The great part is that they do almost all of the work for you. If you feel inadequate to answer your child’s questions or objections, handing him a DVD, book, or CD can be a lot less intimidating than having to sit down and explain things yourself.
One of the most exciting parts of the RETURN project is that I was able to work with groups like Word on Fire, Catholic Answers, and Dynamic Catholic to compile the 12 best “Seed Gifts” for parents, in one package, at a massively discounted price. Any parent who purchases the RETURN Complete Game Plan will receive all 12 gifts including Bishop Barron’s CATHOLICISM DVD series, booklets from Catholic Answers, and books by Peter Kreeft, Matthew Kelly, and more.
Q: What would you say to a parent who thinks their child is just too far away, that there’s simply no way he’ll return to the Church, that it’s hopeless?
Vogt: Hopelessness is not a word in God’s vocabulary. As long as your child still has breath, there is always hope. Remember, God loves your child even more than you do. As much as you yearn for your child to comes home, God desires his return infinitely more and is continually working to make that happen, even when things appear dire.
Just look at St. Augustine. By all accounts, his situation was beyond hopeless. He was a wild teenager who partied, roamed the streets, and stole food. He took a mistress, moved in with her, and got her pregnant. He didn’t want anything to do with Christianity. He openly mocked his mother’s faith.
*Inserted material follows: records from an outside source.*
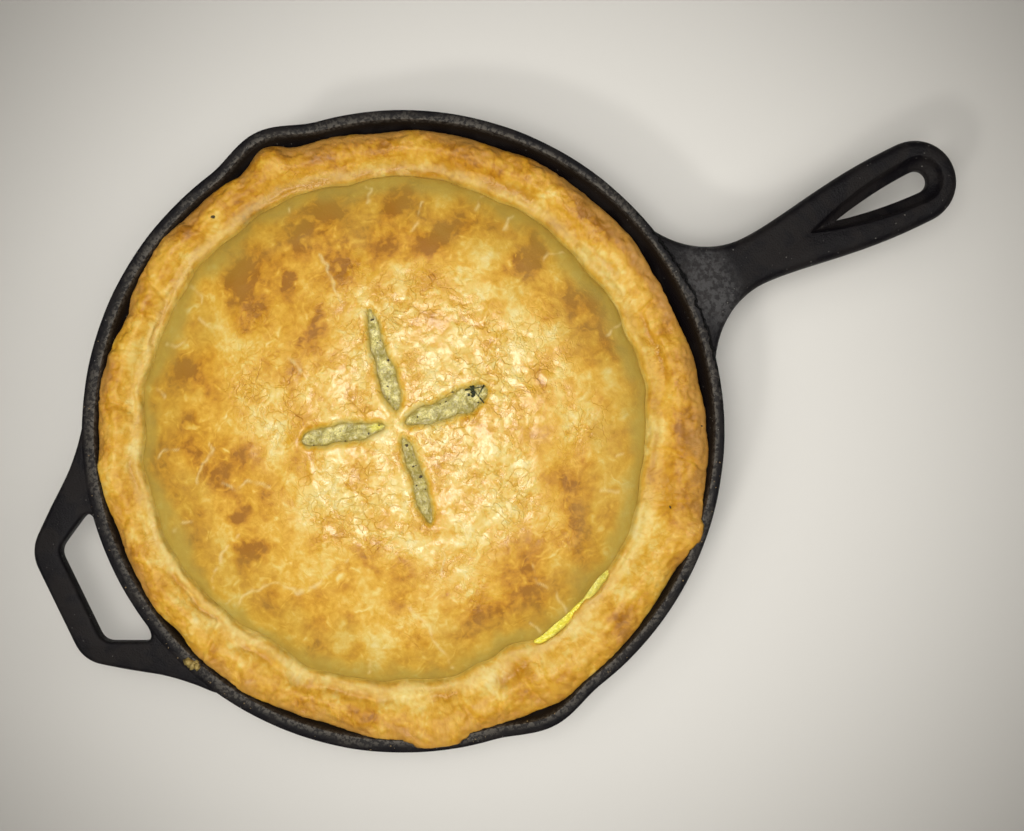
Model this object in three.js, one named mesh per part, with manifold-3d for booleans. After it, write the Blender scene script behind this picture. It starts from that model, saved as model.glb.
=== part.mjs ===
// A chicken pot pie in the cast-iron skillet that it was baked in.
//
// Millimetres, +Z up. The origin is the centre of the skillet's flat underside, +X runs along the
// long handle, and the small helper handle points along -X.
//
//   skillet  one casting: pan, two pour spouts, long handle with a hanging hole, helper handle
//   crust    the pastry lid: a puffed dome, a groove round it and a thick, uneven rolled edge
//   filling  what fills the pan below the lid, and rises into the vents and the two open splits

import * as THREE from 'three';
import { mergeVertices } from 'three/addons/utils/BufferGeometryUtils.js';
import Module from 'manifold-3d';

// ---------------------------------------------------------------- driving dimensions

const GAP = 0.4; // left between pieces that touch
const DEG = Math.PI / 180;

const PAN = {
  height: 57,
  rimRadius: 153, // outside edge of the rim
  baseRadius: 127, // outside of the wall where it meets the base
  wall: 4.4,
  floor: 5,
  baseCorner: 7, // height of the rounded corner under the wall
  segments: 96,
};

// A pour spout is a smooth bulge of the rim that fades out down the wall.
const SPOUTS = [
  { angle: 90.2, halfWidth: 11, reach: 5.7 },
  { angle: 271.2, halfWidth: 11, reach: 4.6 },
];
const SPOUT_FADE = 24; // height below the rim where the bulge has gone

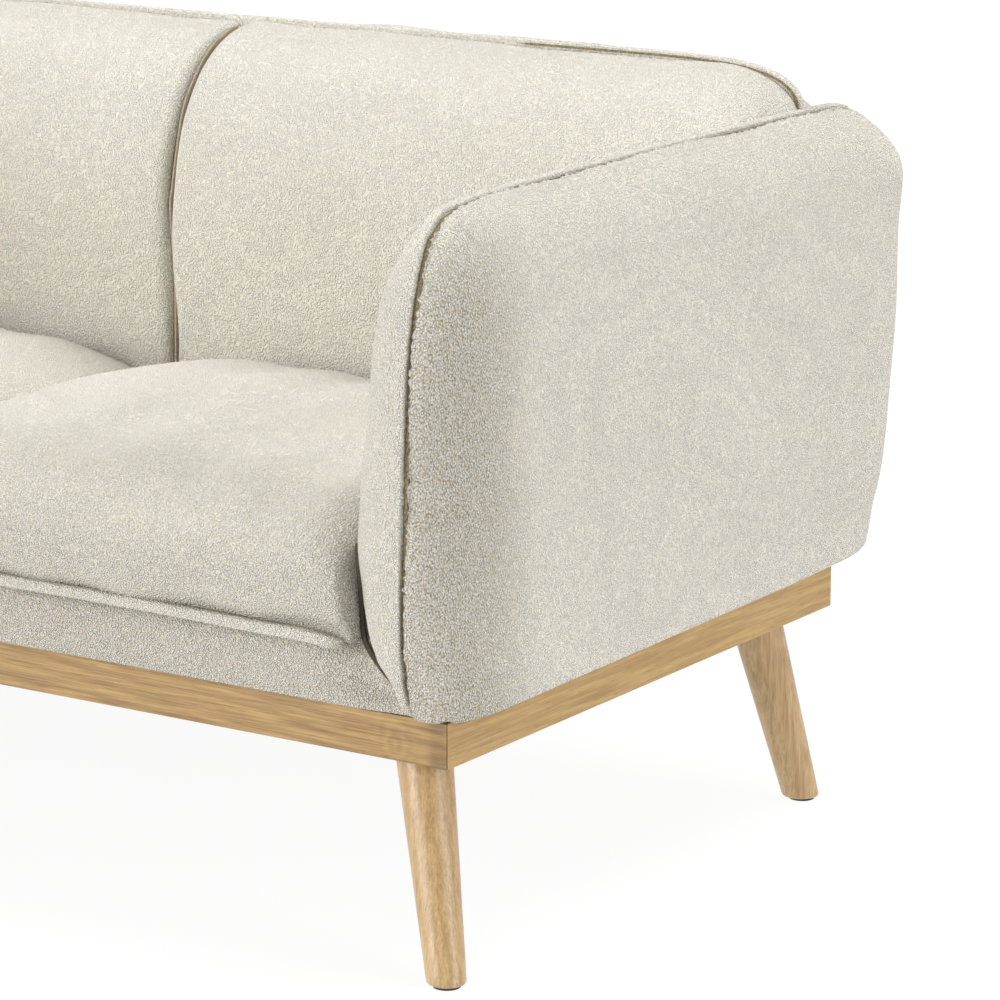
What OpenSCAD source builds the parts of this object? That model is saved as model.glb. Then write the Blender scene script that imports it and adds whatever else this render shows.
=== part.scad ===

But then what happened? Monica prayed fervently for him for years, and her prayers were answered through the pivotal figure of Ambrose, who stepped in and began meeting with Augustine. Ambrose helped Augustine become open to the possibility of God, and eventually Augustine asked to be baptized. He’s now remembered not only as one of the greatest saints in history, but one of the key figures in Western civilization.
God never gives up on his children and neither should you. If he could take a wild child like Augustine and turn him into a saint, what can't he do for your child?